His most recent book is co-authored with Saturday Morning Breakfast Cereal cartoonist Zach Weinersmith (I review it here). As with his other books, he summarizes and synthesizes a mountain of moral philosophy, political theory, and empirical economics research to make the case that it should be a lot easier for people to move from one country to another. Indeed, the biggest source of resource misallocation in the world today is that too much low-skill labor is trapped in unproductive places. Caplan is realistic enough to know that he won’t convince everyone–or even most readers–but he and Weinersmith make a valiant and creative effort.

Beyond his scholarship and commentary, Caplan is a model of intellectual discipline and humility. Taking his inspiration from Julian Simon, he is an avid bettor. Being a self-described “fundamentalist Tetlockian” (as in the University of Pennsylvania’s Philip E. Tetlock) has served him well. He is undefeated in his public bets.

Caplan is also a frequent (and extremely charitable) debater. He has debated socialism with several opponents (John Marsh, Bryan Leiter, and Elizabeth Bruenig), democracy with Donald Wittman, immigration with Mark Krikorian, Austrian economics with Peter Boettke, and education with Edward Glaeser. I’m sure his ongoing project on poverty will spur another round of debates.

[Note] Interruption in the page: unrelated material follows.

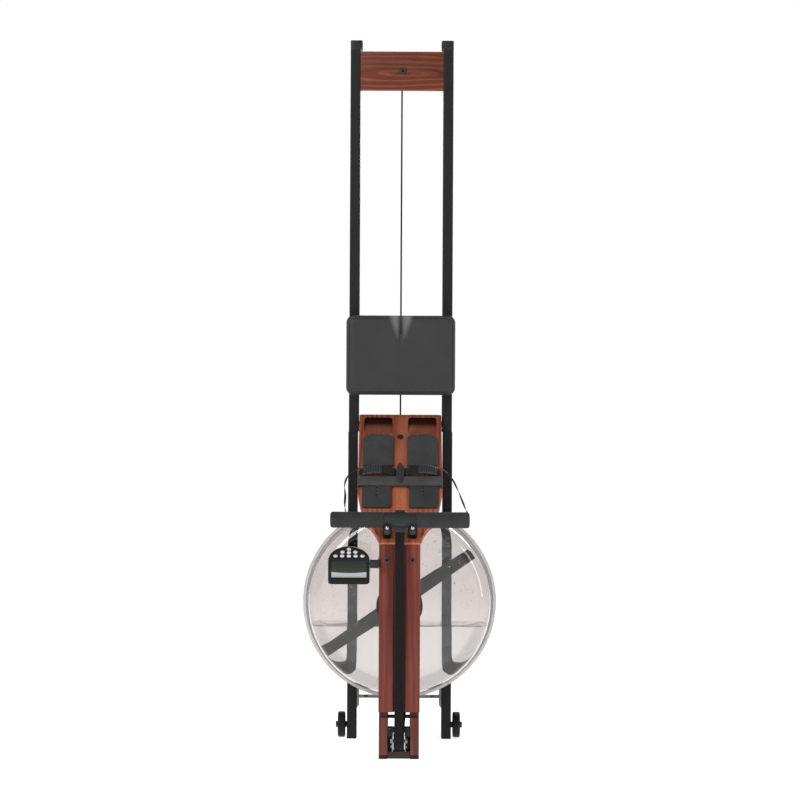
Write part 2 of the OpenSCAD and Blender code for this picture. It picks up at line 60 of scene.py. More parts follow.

Bryan Caplan is a model intellectual citizen and a model scholar. Because of his influence, I am a better economist and scholar, but importantly I am also a better husband, father, and friend. If you’re looking to sharpen your mind during a time when the world seems to be going crazy, Bryan Caplan’s commentary is a very good place to start.

Happy birthday, Bryan Caplan. May there be many, many more.